1.)  Understanding Credit Default Swaps

Credit default swaps, or CDS, are the elephants in the room.  Although the total value of the credit default swap market is worth upwards of $45 trillion, (wrap your head around that number) it is a relatively simple scheme.  Credit default swaps are basically bets on whether a security will go into default because of certain financial events.

CDS are what funded the housing bubble that eventually burst.  Rich Newman’s article does a wonderful job of explaining credit default swaps in layman’s terms.  Even though the problems inherent with credit default swaps and financial derivatives became readily apparent after Enron’s collapse, the government still did not choose to regulate these transactions.

2.)  Why So Serious

Believe it or not, this $45 trillion dollar market is completely unregulated.  CDS were created in 1997 by JP Morgan in order shift risk to third parties.  In essence, this allowed companies such as AIG and Lehman Brothers to leverage risk and write it off their books.

Senator Phil Gramm, who is a classic bad guy, snuck the Trojan Horse of deregulation inside the Commodity Futures Modernization of Act of 2000.  Buried within 11,000 pages of an omnibus spending bill and rushed through the House and Senate right before the Christmas holiday, Senator Gramm navigated the bill past all relevant committees, votes, and oversight right into law.

A Graph By Scott Pollack

A Graph By Scott Pollack

3.)  Why Credit Default Swaps Are So Dangerous

Since 2001, the CDS market has grown exponentially.  Between 2001-2007, the CDS market increased by $44 trillion dollars.  Credit default swaps are so dangerous because the buyers are not sure that the sellers will be able to pay them if a series of financial events occur.
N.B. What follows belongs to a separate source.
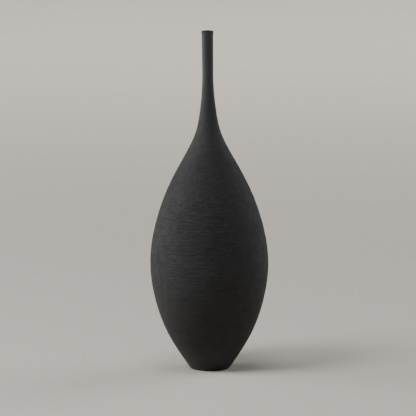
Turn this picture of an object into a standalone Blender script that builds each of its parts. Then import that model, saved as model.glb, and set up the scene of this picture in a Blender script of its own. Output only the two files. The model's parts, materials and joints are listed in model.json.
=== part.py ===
"""A tall black clay bottle: a spindle-shaped body that sweeps up into a thin straight neck.

It is made the way a coil potter makes it. A round slab is the base, and a soft coil is pressed
into the corner above it. Rings of clay stand on the slab one above the other. While the wall opens
out, each ring laps outside the bevelled rim of the ring below, and where it closes in, each laps
inside it. A collar closes the shoulder, a rolled tube is the neck, and a thin ring is the lip.
Every piece is turned about Z.

Units are metres, +Z is up, and the origin is the middle of the underside.
"""

import math

import bpy
import numpy as np

# ---------------------------------------------------------------- driving dimensions

HEIGHT = 0.480
FOOT_RADIUS = 0.0274
BELLY_RADIUS = 0.0832
BELLY_HEIGHT = 0.155
NECK_RADIUS = 0.0079
NECK_HEIGHT = 0.440  # where the neck is thinnest
LIP_RADIUS = 0.0086

# The outer outline as (height, radius), foot to mouth. A smooth curve runs through the points.
OUTLINE = (
    (0.000, FOOT_RADIUS),
    (0.045, 0.0563),
    (0.095, 0.0755),
    (BELLY_HEIGHT, BELLY_RADIUS),
    (0.215, 0.0731),
    (0.265, 0.0542),
    (0.305, 0.0328),  # the wall stops closing in and starts to sweep up
    (0.335, 0.0184),
    (0.365, 0.0118),
    (0.400, 0.0083),
    (NECK_HEIGHT, NECK_RADIUS),
    (HEIGHT, 0.0081),
)

# The wall is thickest in the body and thins through the collar into the neck.
BODY_WALL = 0.0060
NECK_WALL = 0.0030
THINNING_FROM = 0.300
THINNING_TO = 0.400

SLAB_THICKNESS = 0.0080
FOOT_EDGE_ROUND = 0.0015
INNER_COIL_SIZE = 0.0080  # each leg of the coil pressed into the corner above the slab
LIP_HEIGHT = 0.0100
LIP_EDGE_ROUND = 0.0008

# Height of the seam at the top of each ring. The cut is a scarf at 45 degrees through the wall.
SEAMS = {
    "bowl_wall": 0.062,
    "wall_course_1": 0.115,
    "wall_course_2": 0.168,
    "wall_course_3": 0.221,
    "wall_course_4": 0.272,
    "shoulder_course": 0.322,
    "neck_collar": 0.372,
    "neck_tube": HEIGHT - LIP_HEIGHT,
}

JOINT_GAP = 0.0003  # the layer of slip between two pieces
SCARF_GAP = JOINT_GAP * math.sqrt(2)  # the same layer, measured along the wall across a scarf
TURNS = 48  # flats round each ring
PROFILE_STEP = 0.0125  # longest straight stretch of a wall's profile
ARC_STEPS = 3
MERGE = 0.00001

# Linear colours of reduction-fired clay.
FINISHES = {
    "combed_clay": ((0.030, 0.030, 0.031, 1.0), 0.62),
    "smooth_clay": ((0.034, 0.034, 0.035, 1.0), 0.52),
    "raw_clay": ((0.045, 0.044, 0.043, 1.0), 0.85),
}


# ---------------------------------------------------------------- the outline


def smooth_curve(points):
    """A function of height: the cubic spline through the points, with no bend at its two ends."""
    heights, radii = np.array(points).T
    spans = np.diff(heights)
    slopes = np.diff(radii) / spans
    count = len(heights)
    system = np.eye(count)
    target = np.zeros(count)
    for i in range(1, count - 1):
        system[i, i - 1 : i + 2] = spans[i - 1], 2 * (spans[i - 1] + spans[i]), spans[i]
        target[i] = 6 * (slopes[i] - slopes[i - 1])
    bends = np.linalg.solve(system, target)

    def radius(height):
        k = int(np.clip(np.searchsorted(heights, height) - 1, 0, count - 2))
        above, below = heights[k + 1] - height, height - heights[k]
        cubic = (bends[k] * above**3 + bends[k + 1] * below**3) / (6 * spans[k])
        straight = (radii[k] * above + radii[k + 1] * below) / spans[k]
        pull = spans[k] * (bends[k] * above + bends[k + 1] * below) / 6
        return float(cubic + straight - pull)

    return radius


outer_radius = smooth_curve(OUTLINE)


def slope(height, reach=0.0005):
    """How fast the outer radius grows with height."""
    return (outer_radius(height + reach) - outer_radius(height - reach)) / (2 * reach)


def wall_thickness(height):
    """Body wall below the shoulder, neck wall above the collar, and an even blend between."""
    t = min(max((height - THINNING_FROM) / (THINNING_TO - THINNING_FROM), 0.0), 1.0)
    blend = t * t * (3 - 2 * t)
    return BODY_WALL + (NECK_WALL - BODY_WALL) * blend


def inner_radius(height):
    """The wall's thickness is square to its surface, so it is wider where the wall leans."""
    return outer_radius(height) - wall_thickness(height) * math.hypot(1, slope(height))


# ---------------------------------------------------------------- profiles, as (radius, height) points


def arc(centre, radius, start, end):
    """Points along an arc, from one angle to the other, in degrees from the radial direction."""
    angles = np.radians(np.linspace(start, end, ARC_STEPS + 1))
    return [(centre[0] + radius * math.cos(a), centre[1] + radius * math.sin(a)) for a in angles]


def along(curve, start, end):
    """Points on a curve of height, evenly spaced from one height to the other."""
    count = max(2, math.ceil(abs(end - start) / PROFILE_STEP) + 1)
    return [(curve(z), z) for z in np.linspace(start, end, count)]


def scarf(seam):
    """A seam's heights on the outer and on the inner surface: a cut square to the wall, then a lap."""
    thickness, lean = wall_thickness(seam), slope(seam)
    lap = thickness / 2 if seam > BELLY_HEIGHT else -thickness / 2
    square = thickness * lean / math.hypot(1, lean)
    return seam + lap, seam + square - lap


def slab_profile():
    """The base slab from the middle of its top, down its leaning side, to the middle of its underside."""
    lean = slope(SLAB_THICKNESS / 2)
    centre = (FOOT_RADIUS + FOOT_EDGE_ROUND * (lean - math.hypot(1, lean)), FOOT_EDGE_ROUND)
    side_angle = -math.degrees(math.atan(lean))
    edge = arc(centre, FOOT_EDGE_ROUND, side_angle, -90)
    side = along(outer_radius, SLAB_THICKNESS, 2 * FOOT_EDGE_ROUND)
    return [(0, SLAB_THICKNESS), *side, *edge, (0, 0)]


def inner_coil_profile():
    """The coil in the corner of slab and wall: two flat legs and a hollow face wiped with a finger."""
    floor = SLAB_THICKNESS + JOINT_GAP
    top = floor + INNER_COIL_SIZE
    wall_side = [(inner_radius(z) - 2 * JOINT_GAP, z) for z in (top, floor)]
    toe = wall_side[1][0] - INNER_COIL_SIZE
    hollow = []
    for t in np.linspace(0, 1, ARC_STEPS + 2)[1:-1]:
        sag = 0.2 * INNER_COIL_SIZE * math.sin(math.pi * t)
        across = toe + (wall_side[0][0] - toe) * t
        hollow.append((across + sag * math.sqrt(0.5), floor + INNER_COIL_SIZE * t - sag * math.sqrt(0.5)))
    return [*wall_side, (toe, floor), *hollow]


def ring_profile(below, above):
    """One ring of the wall between two seams, each given as its outer and its inner height."""
    outside = along(outer_radius, above[0], below[0] + SCARF_GAP)
    inside = along(inner_radius, below[1] + SCARF_GAP, above[1])
    return outside + inside


def lip_profile(below):
    """The lip flares a little to its rounded rim, with a flat land on top."""
    start = below[0] + SCARF_GAP
    rim = HEIGHT - LIP_EDGE_ROUND
    mouth = inner_radius(HEIGHT - LIP_HEIGHT / 2)

    def flared(z):
        t = (z - start) / (rim - start)
        return outer_radius(start) + (LIP_RADIUS - outer_radius(start)) * t * t

    outside = [(flared(z), z) for z in np.linspace(rim, start, 5)[1:]]
    outer_edge = arc((LIP_RADIUS - LIP_EDGE_ROUND, rim), LIP_EDGE_ROUND, 90, 0)
    inner_edge = arc((mouth + LIP_EDGE_ROUND, rim), LIP_EDGE_ROUND, 180, 90)
    foot = below[1] + SCARF_GAP
    inside = [(inner_radius(foot), foot)]
    return [*outer_edge, *outside, *inside, *inner_edge]


# ---------------------------------------------------------------- objects


def clay(name):
    """A matt Principled BSDF of one finish."""
    colour, roughness = FINISHES[name]
    material = bpy.data.materials.new(name)
    material.use_nodes = True
    shader = material.node_tree.nodes["Principled BSDF"]
    shader.inputs["Base Color"].default_value = colour
    shader.inputs["Roughness"].default_value = roughness
    shader.inputs["Metallic"].default_value = 0.0
    material.diffuse_color = colour
    return material


def turn(name, profile, material, collection, closed=True):
    """An object that is the profile swept once round Z by a Screw modifier."""
    mesh = bpy.data.meshes.new(name)
    count = len(profile)
    edges = [(i, (i + 1) % count) for i in range(count if closed else count - 1)]
    mesh.from_pydata([(r, 0, z) for r, z in profile], edges, [])
    mesh.materials.append(material)
    turned = bpy.data.objects.new(name, mesh)
    collection.objects.link(turned)
    screw = turned.modifiers.new("turn", "SCREW")
    screw.axis = "Z"
    screw.angle = 2 * math.pi
    screw.steps = screw.render_steps = TURNS
    screw.use_merge_vertices = True
    screw.merge_threshold = MERGE
    screw.use_smooth_shade = True
    return turned


def build():
    for old in list(bpy.data.objects):
        bpy.data.objects.remove(old)
    pot = bpy.data.collections.new("black_clay_bottle")
    bpy.context.scene.collection.children.link(pot)
    finish = {name: clay(name) for name in FINISHES}

    turn("base_slab", slab_profile(), finish["raw_clay"], pot, closed=False)
    turn("base_inner_coil", inner_coil_profile(), finish["raw_clay"], pot)

    below = (SLAB_THICKNESS, SLAB_THICKNESS)
    for name, seam in SEAMS.items():
        above = scarf(seam)
        smooth = name.startswith("neck")
        material = finish["smooth_clay" if smooth else "combed_clay"]
        turn(name, ring_profile(below, above), material, pot)
        below = above
    turn("lip_ring", lip_profile(below), finish["smooth_clay"], pot)


build()
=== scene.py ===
# %% [markdown]
# # A black clay bottle
#
# This lesson builds the looks of a tall bottle in matt black clay: a spindle-shaped belly that
# sweeps up into a thin straight neck. The potter works without a wheel. A flat slab is the base,
# rings of clay are luted on it one above the other, and the outside is scraped and combed until no
# join shows. Then the pot is fired in thick smoke, which turns the clay black all through.
#
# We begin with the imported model, which says where every piece of clay is. Everything below is in
# metres, with +Z up and the foot standing at height 0.

# %% Load the frame
import json
import math

import bpy
import numpy as np
from mathutils import Matrix, Vector


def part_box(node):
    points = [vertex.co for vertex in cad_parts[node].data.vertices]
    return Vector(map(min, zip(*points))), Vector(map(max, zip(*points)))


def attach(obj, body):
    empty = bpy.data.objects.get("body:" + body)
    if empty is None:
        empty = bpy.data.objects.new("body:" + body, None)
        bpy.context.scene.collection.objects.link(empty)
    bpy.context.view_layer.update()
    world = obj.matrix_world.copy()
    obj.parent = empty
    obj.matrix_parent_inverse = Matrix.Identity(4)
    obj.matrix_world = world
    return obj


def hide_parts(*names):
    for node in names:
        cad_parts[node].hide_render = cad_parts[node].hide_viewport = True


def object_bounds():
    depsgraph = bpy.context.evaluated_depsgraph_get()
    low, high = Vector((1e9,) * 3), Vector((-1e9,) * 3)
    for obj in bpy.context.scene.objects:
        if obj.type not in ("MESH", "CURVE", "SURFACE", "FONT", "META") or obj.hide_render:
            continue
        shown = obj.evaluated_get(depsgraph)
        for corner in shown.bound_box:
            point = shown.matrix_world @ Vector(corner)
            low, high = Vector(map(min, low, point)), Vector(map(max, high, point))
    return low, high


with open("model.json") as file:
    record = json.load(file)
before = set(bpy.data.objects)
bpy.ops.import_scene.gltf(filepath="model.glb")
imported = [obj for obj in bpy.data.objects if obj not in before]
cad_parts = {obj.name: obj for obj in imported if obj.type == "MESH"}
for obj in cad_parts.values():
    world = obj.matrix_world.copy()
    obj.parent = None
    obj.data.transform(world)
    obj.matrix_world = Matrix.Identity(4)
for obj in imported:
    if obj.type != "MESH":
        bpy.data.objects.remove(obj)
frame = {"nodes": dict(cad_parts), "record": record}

MM = 0.001
frame_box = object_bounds()
HEIGHT = frame_box[1].z
print(f"the frame has {len(frame['nodes'])} pieces of clay and is {HEIGHT / MM:.0f} mm tall")

# %% [markdown]
# ## Reading the pot's outline
#
# Every piece is turned about the same upright axis, so one cut through the wall tells its whole
# shape. A triangle with two corners in the plane of the cut has one edge of the outline there. From
# those edges we can ask, at any height, which edge lies furthest out and which furthest in. A corner
# that is itself the furthest out lies on the outside of the pot, and the same holds for the hollow.

# %% The cut through the wall
STACK = [
    "base_slab", "bowl_wall", "wall_course_1", "wall_course_2", "wall_course_3",
    "wall_course_4", "shoulder_course", "neck_collar", "neck_tube", "lip_ring",
]
RINGS = STACK[1:]
HAIR = 0.01 * MM  # anything closer than this is the same place


def cut_edges(name):
    """The edges of one turned piece that lie in the half-plane of +X, each as two (radius, height)."""
    mesh = frame["nodes"][name].data
    mesh.calc_loop_triangles()
    corners = np.empty(3 * len(mesh.vertices))
    mesh.vertices.foreach_get("co", corners)
    corners = corners.reshape(-1, 3)
    triangles = np.empty(3 * len(mesh.loop_triangles), int)
    mesh.loop_triangles.foreach_get("vertices", triangles)
    triangles = triangles.reshape(-1, 3)
    in_plane = (np.abs(corners[:, 1]) < HAIR) & (corners[:, 0] > -HAIR)
    two = triangles[in_plane[triangles].sum(axis=1) == 2]
    ends = two[in_plane[two]].reshape(-1, 2)
    return corners[ends][:, :, [0, 2]]


def furthest(edges, heights, pick):
    """The radius where the cut's edges cross each height, and the largest or smallest of them."""
    low = edges[np.arange(len(edges)), edges[:, :, 1].argmin(axis=1)]
    high = edges[np.arange(len(edges)), edges[:, :, 1].argmax(axis=1)]
    rise = high[:, 1] - low[:, 1]
    leaning = rise > HAIR
    low, high, rise = low[leaning], high[leaning], rise[leaning]
    share = (heights[:, None] - low[:, 1]) / rise
    crossing = low[:, 0] + share * (high[:, 0] - low[:, 0])
    inside = (share > -HAIR / rise) & (share < 1 + HAIR / rise)
    return pick(np.where(inside, crossing, np.nan), axis=1)


ring_edges = {name: cut_edges(name) for name in STACK}
wall_edges = np.concatenate([ring_edges[name] for name in RINGS])


def surface_points(edges, pick):
    """The corners of the cut that lie on the pot's outer surface, or on its inner one, by height."""
    corners = np.unique(edges.reshape(-1, 2).round(7), axis=0)
    on = np.abs(corners[:, 0] - furthest(edges, corners[:, 1], pick)) < HAIR
    found = corners[on]
    return found[np.argsort(found[:, 1])]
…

Considering the economic conditions that exist right now, the likelihood that more companies are going to fold is apparent. Many economists believe that the inital government bailout of the financial sector was designed to prop up the companies that were heavily invested in CDS.

Imagine if an insurance company had to pay out a large number of policies at one time.  Traditionally, the rate of incidents leading to paid claims is low.  Thus, the company decided to invest much of their capital in risky financial schemes that they lost money on.

Yet, instead of acknowledging their losses, they used complex financial schemes to hide debt and stave off insolvency.  Now imagine that the buyers of CDS call in over $20-30 trillion dollars of debt at one time.  We are talking about Mad Max territory here.

4.)  Fool Me Once…

There are some economists that believe all of this hand-wringing is premature.  Personally, I feel like we are risking our financial markets for Monopoly money.  When you are tossing around such astronomical numbers, the consequences become surreal.  Some economists believe that the market is too big to fail.  They want a regulation free economy.

In their minds, the numbers make sense and rational self-interest will prevent the market from failing.  They were wrong.  Now that CDS are penetrating into the general marketplace of ideas, these same individuals are telling us not to worry.